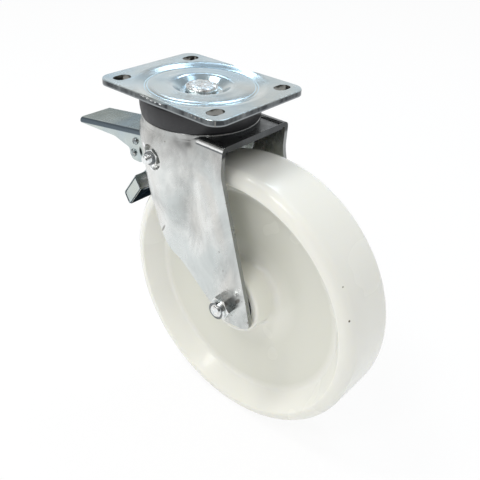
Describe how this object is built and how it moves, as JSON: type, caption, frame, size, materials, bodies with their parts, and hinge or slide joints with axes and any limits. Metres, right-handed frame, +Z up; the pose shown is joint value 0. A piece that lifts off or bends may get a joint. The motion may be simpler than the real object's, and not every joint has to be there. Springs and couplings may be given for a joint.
{
  "type": "swivel castor",
  "caption": "Plate-mounted swivel castor with a pressed steel fork, a large solid nylon wheel and a front foot brake with a release tab.",
  "frame": {"origin": "centre of the mounting plate's top face", "axes": "+Z up out of the plate, X along the wheel axle with the lock nuts at -X, +Y towards the brake pedal; the wheel trails to -Y"},
  "size_m": [0.1124, 0.3363, 0.3],
  "materials": {
    "plate_zinc": "bright bluish zinc plate",
    "fork_zinc": "dull grey-white zinc",
    "pin_steel": "zinc-plated, hammered head",
    "race_steel": "ground steel",
    "ball_steel": "polished balls",
    "seal_black": "satin black moulding",
    "bolt_zinc": "bright zinc",
    "lock_nylon": "white nylon",
    "brake_zinc": "satin zinc",
    "wheel_nylon": "glossy off-white polyamide"
  },
  "bodies": {
    "mounting_plate": {"top_plate": "plate_zinc", "kingpin": "pin_steel", "bearing_cup": "race_steel"},
    "swivel_balls": {"upper_balls": "ball_steel", "lower_balls": "ball_steel"},
    "swivel_fork": {"fork": "fork_zinc", "upper_race": "race_steel", "lower_race": "race_steel", "swivel_seal": "seal_black", "axle_bolt": "bolt_zinc", "axle_nut": "bolt_zinc", "nylon_rings": "lock_nylon", "axle_sleeve": "race_steel", "bearing_spacer": "race_steel", "leg_spacers": "race_steel", "bearing_inner_rings": "race_steel", "pivot_bolt": "bolt_zinc", "pivot_nut": "bolt_zinc", "pivot_sleeve": "race_steel", "pivot_spacers": "race_steel", "spring_washers": "race_steel"},
    "road_wheel": {"wheel": "wheel_nylon", "bearing_outer_rings": "race_steel", "bearing_shields": "race_steel"},
    "wheel_balls": {"bearing_balls": "ball_steel"},
    "pedal": {"brake_pedal": "brake_zinc", "brake_shoe": "brake_zinc", "brake_rivets": "bolt_zinc"},
    "release": {"release_lever": "brake_zinc"}
  },
  "joints": [
    {"name": "swivel", "type": "hinge", "parent": "mounting_plate", "child": "swivel_fork", "pos_m": [0, 0, 0], "axis": [0, 0, 1], "continuous": true},
    {"name": "swivel_ball_orbit", "type": "hinge", "parent": "mounting_plate", "child": "swivel_balls", "pos_m": [0, 0, 0], "axis": [0, 0, 1], "continuous": true},
    {"name": "wheel_spin", "type": "hinge", "parent": "swivel_fork", "child": "road_wheel", "pos_m": [0, -0.066, -0.175], "axis": [1, 0, 0], "continuous": true},
    {"name": "wheel_ball_orbit", "type": "hinge", "parent": "swivel_fork", "child": "wheel_balls", "pos_m": [0, -0.066, -0.175], "axis": [1, 0, 0], "continuous": true},
    {"name": "pedal_press", "type": "hinge", "parent": "swivel_fork", "child": "pedal", "pos_m": [0, 0.0096, -0.0548], "axis": [-1, 0, 0], "range_deg": [0, 9]},
    {"name": "release_swing", "type": "hinge", "parent": "swivel_fork", "child": "release", "pos_m": [0, 0.0096, -0.0548], "axis": [1, 0, 0], "range_deg": [0, 3.6]}
  ],
  "couplings": [
    {"joint": "swivel_ball_orbit", "follows": "swivel", "ratio": 0.5},
    {"joint": "wheel_ball_orbit", "follows": "wheel_spin", "ratio": 0.6164},
    {"joint": "release_swing", "follows": "pedal_press", "ratio": 0.4}
  ]
}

---*---

#### What you have to do:
Copy out all lines from the material above that contain the string "with".

#### Answer in full:
Describe how this object is built and how it moves, as JSON: type, caption, frame, size, materials, bodies with their parts, and hinge or slide joints with axes and any limits. Metres, right-handed frame, +Z up; the pose shown is joint value 0. A piece that lifts off or bends may get a joint. The motion may be simpler than the real object's, and not every joint has to be there. Springs and couplings may be given for a joint.
  "caption": "Plate-mounted swivel castor with a pressed steel fork, a large solid nylon wheel and a front foot brake with a release tab.",
  "frame": {"origin": "centre of the mounting plate's top face", "axes": "+Z up out of the plate, X along the wheel axle with the lock nuts at -X, +Y towards the brake pedal; the wheel trails to -Y"},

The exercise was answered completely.